The third act certainly can't bring itself to repeat the glorious, horrifying highs of the second, devolving into an almost cartoonish comedy of errors about La Llorona's repeated failed attempts to murder a child. But the thing is, I like this section almost as much, even if it's for totally different reasons. This is the stuff of pure melodrama, chock full of oversized reaction shots, extreme close-ups on crazed eyes, and cackling behind the backs of clueless parents.

Both of these acts are lifted entirely on the back of María Elena Marqués, who gives a performance that swings between effortlessly subtle (a prolonged shot where she transforms into an old hag is so quiet and understated you almost wouldn't even notice it until the very end) and pitched to the rafters (she's basically Wile E. Coyote in the end). This is perfect, because this film takes it upon itself to be much more of a psychological portrait than the previous entry. Sure, it gets lost down some avenues of paranormal mumbo jumbo, but this is a Llorona who was already flawed as a human. The primary new wrinkle here is that she detests her children because she blames them of the man who left, a man they can't help but remind her of. The film spends a lot more time with her than before, shading her as less of a stock hysterical female and more of an actual rounded character. Well, "rounded" for a character that is literally still the spiritual embodiment of perpetual female suffering.

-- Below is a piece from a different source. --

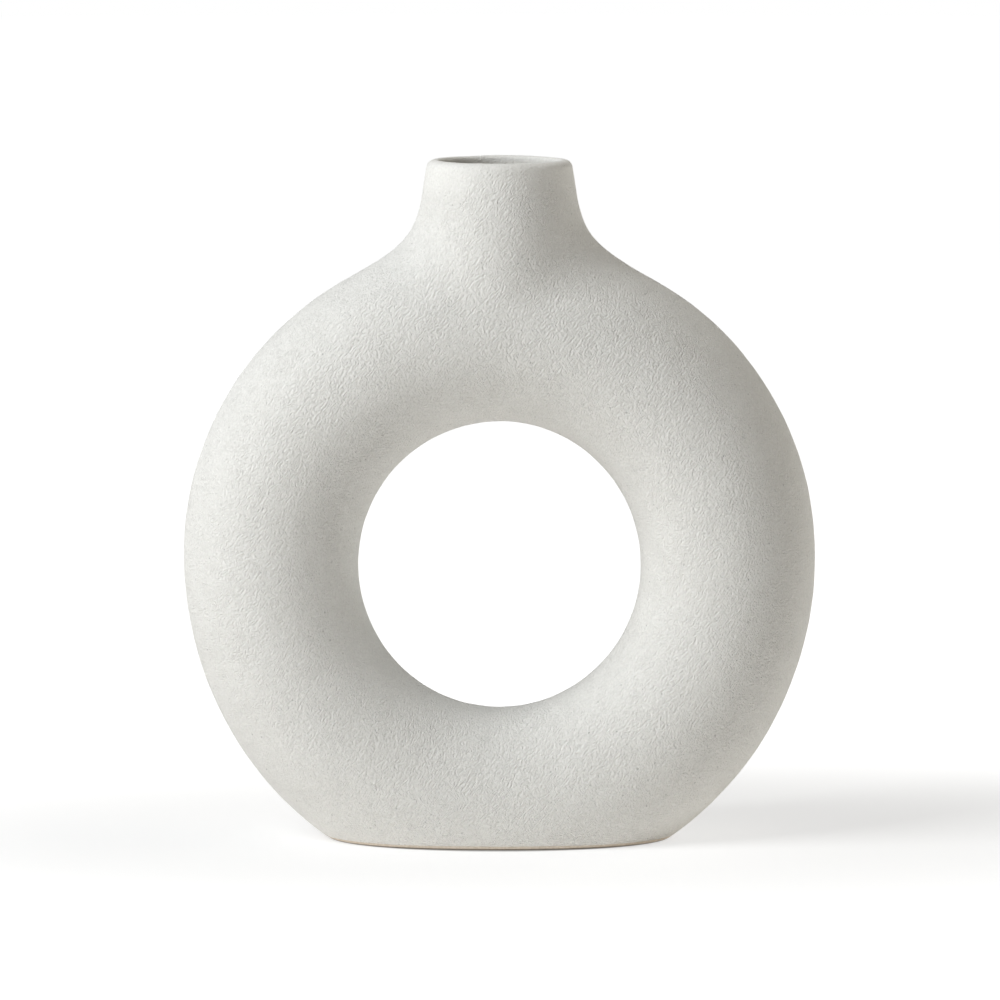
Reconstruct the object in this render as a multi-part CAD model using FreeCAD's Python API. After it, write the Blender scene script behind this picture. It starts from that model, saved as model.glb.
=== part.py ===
import FreeCAD, Part
import math
import os

V = FreeCAD.Vector
os.makedirs("parts", exist_ok=True)

# Donut vase: a hollow tube bent into an upright ring, a short open neck on its crown and
# a flat foot. Sizes are in millimetres. The foot stands on z = 0, the ring lies in the
# XZ plane, the front looks along -Y.

# ring, measured over the finished coat
ring_width = 240
crown_reach = 120.6
lower_reach = 128.6
foot_cut = 20.5
hole_width = 107.3
hole_height = 110
hole_drop = 3.3
tube_depth = 65

# neck, and the sweep that carries it into the crown
neck_rise = 30.2
neck_seat_drop = 11.7
neck_lean_share = 0.148
sweep_reach = 58.3
sweep_depth_share = 0.99
neck_pull_share = 0.395
side_pull_share = 0.534
front_pull_share = 0.3

# throat and lip, measured over the coat
throat_radius = 22.6
throat_length = 16
rim_wall = 4.65
lip_outside_share = 0.69
lip_inside_share = 0.3

# the layers of the wall: sanded coat outside, fired clay, glaze inside
coat_thickness = 0.5
clay_wall = 5
liner_thickness = 0.3

# foot
foot_slab_thickness = 6
foot_ring_width = 8
foot_hollow_depth = 1.2
foot_edge_round = 0.8
bare_band_height = 2

# how finely the curved skins are worked out
around_steps = 24
across_steps = 24
sweep_steps = 48
slope_steps = 1000

ring_centre_height = lower_reach - foot_cut
vase_height = ring_centre_height + crown_reach + neck_rise
neck_seat = vase_height - neck_seat_drop
neck_radius = throat_radius + rim_wall + neck_lean_share * neck_seat_drop
throat_foot = vase_height - throat_length
lip_outside = rim_wall * lip_outside_share
lip_inside = rim_wall * lip_inside_share

# the neck piece sits on the ring at the level where the crown of the tube is deepest
crown_thickness = crown_reach + hole_drop - hole_height / 2
collar_seat = ring_centre_height + crown_reach - crown_thickness / 2

clay_inset = coat_thickness
space_inset = clay_inset + clay_wall
glaze_inset = space_inset + liner_thickness
foot_hollow_inset = clay_inset + foot_ring_width
clay_throat_radius = throat_radius + coat_thickness
glaze_throat_radius = clay_throat_radius - liner_thickness
clay_lip_inside = lip_inside - coat_thickness
clay_top = vase_height - coat_thickness
beyond = ring_width + vase_height
close = coat_thickness / slope_steps


def tube_point(around, across, inset):
    # Angle around goes round the ring, nought at the right side and a quarter turn at the
    # crown. Angle across goes round the tube, nought at the outer edge, a quarter turn at
    # the front, half a turn at the hole. The outer edge is a half ellipse above the
    # centre and a deeper one below it, the hole is an ellipse set a little lower. The
    # tube's section is the ellipse that spans from the one to the other.
    reach = (crown_reach if around >= 0 else lower_reach) - inset
    hole_rise = hole_height / 2 + inset
    outer_x = (ring_width / 2 - inset) * math.cos(around)
    outer_z = ring_centre_height + reach * math.sin(around)
    inner_x = (hole_width / 2 + inset) * math.cos(around)
    inner_z = ring_centre_height - hole_drop + hole_rise * math.sin(around)
    mid_x = (outer_x + inner_x) / 2
    mid_z = (outer_z + inner_z) / 2
    x = mid_x + (outer_x - mid_x) * math.cos(across)
    z = mid_z + (outer_z - mid_z) * math.cos(across)
    return V(x, -(tube_depth / 2 - inset) * math.sin(across), z)


def crown_angles(reach, turn, inset):
    # the two angles of the crown point a given reach from the neck's axis
    across = math.asin(reach * math.sin(turn) / (tube_depth / 2 - inset))
    outer = ring_width / 2 - inset
    inner = hole_width / 2 + inset
    half_span = (outer + inner) / 2 + (outer - inner) / 2 * math.cos(across)
    return math.acos(reach * math.cos(turn) / half_span), across


def crown_height(reach, turn, inset):
    return tube_point(*crown_angles(reach, turn, inset), inset).z


def join_reach(turn, inset):
    # how far out the sweep lands on the ring, an ellipse in plan
    side = sweep_reach - inset
    front = (tube_depth / 2 - inset) * sweep_depth_share
    return side * front / math.hypot(front * math.cos(turn), side * math.sin(turn))


def sweep_profile(turn, inset, radius, height, lean):
    # One profile of the sweep, in the upright plane through the neck's axis: a cubic
    # curve that leaves along the side of the neck and lands along the slope of the ring.
    reach = join_reach(turn, inset)
    z = crown_height(reach, turn, inset)
    small = reach / slope_steps
    fall = crown_height(reach - small, turn, inset) - crown_height(reach + small, turn, inset)
    slope = fall / (2 * small)
    chord = math.hypot(reach - radius, height - z)
    pull = side_pull_share * math.cos(turn) ** 2 + front_pull_share * math.sin(turn) ** 2
    leave = neck_pull_share * chord / math.hypot(1, lean)
    land = pull * chord / math.hypot(1, slope)
    profile = [(radius, height),
               (radius + lean * leave, height - leave),
               (reach - land, z + slope * land),
               (reach, z)]
    return [V(r * math.cos(turn), -r * math.sin(turn), h) for r, h in profile]


def through(points):
    # smooth curve through points that are numbered evenly along it
    last = len(points) - 1
    curve = Part.BSplineCurve()
    curve.interpolate(Points=points, Parameters=[i / last for i in range(last + 1)])
    return curve


def skin(rows, profile=None):
    # Smooth surface through rows of points. With a profile the rows are already poles of
    # that kind of curve, and only the other direction is fitted.
    if profile is None:
        profile = through(rows[0])
        rows = [through(row).getPoles() for row in rows]
    columns = [through(list(column)) for column in zip(*rows)]
    poles = zip(*[column.getPoles() for column in columns])
    lead = columns[0]
    surface = Part.BSplineSurface()
    surface.buildFromPolesMultsKnots([list(row) for row in poles],
                                     lead.getMultiplicities(), profile.getMultiplicities(),
                                     lead.getKnots(), profile.getKnots(),
                                     False, False, lead.Degree, profile.Degree)
    return surface.toShape()


def whole(inset, radius, height, lean, stem):
    # A closed lump: the ring, the sweep up to the given radius and height, and the stem,
    # whose edges are turned about the neck's axis. One quarter is made and mirrored.
    turns = [math.pi / 2 * i / sweep_steps for i in range(sweep_steps + 1)]
    joins = [crown_angles(join_reach(turn, inset), turn, inset) for turn in turns]
    rise = joins[0][0] + math.pi / 2
    lower = []
    for i in range(around_steps + 1):
        around = rise * i / around_steps - math.pi / 2
        lower.append([tube_point(around, math.pi * k / across_steps, inset)
                      for k in range(across_steps + 1)])
    upper = []
    for around, across in joins:
        upper.append([tube_point(around, across + (math.pi - across) * k / across_steps, inset)
                      for k in range(across_steps + 1)])
    sweep = [sweep_profile(turn, inset, radius, height, lean) for turn in turns]
    cubic = Part.BezierCurve()
    cubic.setPoles(sweep[0])
    right = [skin(lower), skin(upper), skin(sweep, cubic.toBSpline())]
    for edge in stem:
        right.append(edge.revolve(V(0, 0, 0), V(0, 0, 1), -90))
    left = [face.mirror(V(0, 0, 0), V(1, 0, 0)) for face in right]
    back = [face.mirror(V(0, 0, 0), V(0, 1, 0)) for face in right + left]
    return closed(right + left + back)


def closed(faces):
    shape = Part.makeCompound(faces)
    shape.sewShape()
    solid = Part.Solid(shape.Shells[0])
    if solid.Volume < 0:
        solid.reverse()
    return solid


def line(start, end):
    return Part.makeLine(V(start[0], 0, start[1]), V(end[0], 0, end[1]))


def bow(centre, size, first, last):
    # arc in the XZ plane from one angle to another
    points = []
    for angle in (first, (first + last) / 2, last):
        x = centre[0] + size * math.cos(angle)
        points.append(V(x, 0, centre[1] + size * math.sin(angle)))
    return Part.Arc(*points).toShape()


def filled(inset):
    # the vase as a lump without any space inside, its skin set in by inset
    radius = neck_radius - inset
    top = vase_height - inset
    lip = lip_outside - inset
    slant = math.atan(neck_lean_share)
    meet_z = top - lip + lip * math.sin(slant)
    meet_r = radius - neck_lean_share * (meet_z - neck_seat)
    centre = (meet_r - lip * math.cos(slant), top - lip)
    stem = [line((radius, neck_seat), (meet_r, meet_z)),
            bow(centre, lip, slant, math.pi / 2),
            line((centre[0], top), (0, top))]
    return whole(inset, radius, neck_seat, neck_lean_share, stem)


def stump(inset):
    # the same lump without the neck above its sweep
    radius = neck_radius - inset
    stem = [line((radius, neck_seat), (0, neck_seat))]
    return whole(inset, radius, neck_seat, neck_lean_share, stem)


def throat_edges(radius, top, lip):
    # side of the throat: straight, opened out at the lip and carried on above it
    return [line((radius, throat_foot), (radius, top - lip)),
            bow((radius + lip, top - lip), lip, math.pi, math.pi / 2),
            line((radius + lip, top), (radius + lip, beyond)),
            line((radius + lip, beyond), (0, beyond))]


def space(inset, radius):
    # what is empty inside the vase, with the throat
    stem = throat_edges(radius, clay_top, clay_lip_inside)
    return whole(inset, radius, throat_foot, 0, stem)


def throat(radius, top, lip):
    edges = throat_edges(radius, top, lip)
    edges += [line((0, beyond), (0, throat_foot)), line((0, throat_foot), (radius, throat_foot))]
    face = Part.Face(Part.Wire(edges))
    return face.revolve(V(0, 0, 0), V(0, 0, 1), 360)


def slice_of(lump, low, high, front=False):
    # the part of a lump between two levels, or only the front half of that part
    back = 0 if front else beyond
    box = Part.makeBox(2 * beyond, beyond + back, high - low, V(-beyond, -beyond, low))
    return lump.common(box).Solids[0]


def same_plane(a, b):
    if a.Surface.TypeId != "Part::GeomPlane" or b.Surface.TypeId != "Part::GeomPlane":
        return False
    away = abs(a.Surface.Axis.dot(b.Surface.Position - a.Surface.Position))
    return a.Surface.Axis.cross(b.Surface.Axis).Length < close and away < close


def between(outer, inner):
    # what lies between two lumps, one inside the other, that end on the same flat sides
    faces = []
    used = []
    for a in outer.Faces:
        mates = [b for b in inner.Faces if same_plane(a, b)]
        for b in mates:
            faces += a.cut(b).Faces + b.cut(a).Faces
        if not mates:
            faces.append(a)
        used += mates
    faces += [b for b in inner.Faces if not any(b.isSame(c) for c in used)]
    return closed(faces)


def save(shape, name):
    shape.exportStep("parts/" + name + ".step")


coated = filled(0)
clay = filled(clay_inset)
inside = space(space_inset, clay_throat_radius)
glazed = space(glaze_inset, glaze_throat_radius)

# The ring is pressed as a front and a back half shell that meet on a flat seam. Flat
# seats are left for the foot slab below and for the neck piece on the crown.
front_lump = slice_of(clay, foot_slab_thickness, collar_seat, True)
front_space = slice_of(inside, foot_slab_thickness, collar_seat, True)
front_half = between(front_lump, front_space)
save(front_half, "ring_front_half")
save(front_half.mirror(V(0, 0, 0), V(0, 1, 0)), "ring_back_half")

# the neck with the shoulder that closes the crown
collar = slice_of(clay, collar_seat, vase_height)
collar_space = slice_of(inside, collar_seat, beyond)
save(collar.cut(collar_space).removeSplitter(), "neck_collar")

# the slab that closes the foot, hollowed underneath so that only its rim stands
slab = slice_of(clay, 0, foot_slab_thickness)
rim = [edge for edge in slab.Edges if edge.BoundBox.ZMax < close]
slab = slab.makeFillet(foot_edge_round, rim)
hollow = slice_of(stump(foot_hollow_inset), 0, foot_hollow_depth)
save(between(slab, hollow), "foot_slab")

# the sanded coat: all of the outside down to the bare band, over the lip, down the throat
coat_outside = slice_of(coated, bare_band_height, vase_height)
coat_inside = slice_of(clay, bare_band_height, vase_height)
coat_outside = coat_outside.cut(throat(throat_radius, vase_height, lip_inside))
coat_inside = coat_inside.cut(throat(clay_throat_radius, clay_top, clay_lip_inside))
save(between(coat_outside, coat_inside).removeSplitter(), "slip_coat")

# the glaze that lines the inside up to the end of the coat in the throat
glaze_outside = slice_of(inside, foot_slab_thickness, throat_foot)
glaze_inside = slice_of(glazed, foot_slab_thickness + liner_thickness, throat_foot)
save(between(glaze_outside, glaze_inside), "liner_glaze")
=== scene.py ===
import math
import bmesh
import bpy
import numpy as np
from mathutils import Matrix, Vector


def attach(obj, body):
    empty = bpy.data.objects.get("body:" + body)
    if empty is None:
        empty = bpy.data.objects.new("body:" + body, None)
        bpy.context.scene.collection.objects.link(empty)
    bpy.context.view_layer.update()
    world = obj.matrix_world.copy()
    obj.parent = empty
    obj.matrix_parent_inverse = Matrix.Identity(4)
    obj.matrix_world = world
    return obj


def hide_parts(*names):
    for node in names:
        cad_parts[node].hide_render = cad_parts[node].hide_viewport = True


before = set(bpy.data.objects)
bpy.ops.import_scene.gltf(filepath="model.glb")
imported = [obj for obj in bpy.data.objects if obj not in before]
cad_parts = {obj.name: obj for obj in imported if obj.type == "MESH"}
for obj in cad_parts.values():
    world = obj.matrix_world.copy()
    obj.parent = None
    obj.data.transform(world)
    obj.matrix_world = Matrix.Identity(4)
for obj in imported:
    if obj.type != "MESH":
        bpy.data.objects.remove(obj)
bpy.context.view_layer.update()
print("frame loaded:", sorted(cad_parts))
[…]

In the end, I honestly don't think La Llorona feels like a single consistent piece. And I wish they had continued down the road of making it a tremendously affecting bit of emotional, artistic dread. But I'm certainly pleased with what I have instead. It's a fun, wild ride, and the best Llorona movie I've encountered so far. I hope we get a movie down the line that embodies everything I know this character can be, but until the moment we find it (if it ever comes), this is a perfectly acceptable substitute with a lot to love.

TL;DR: La Llorona is a tonally inconsistent film, but both of the tones it takes on are satisfying in their own way.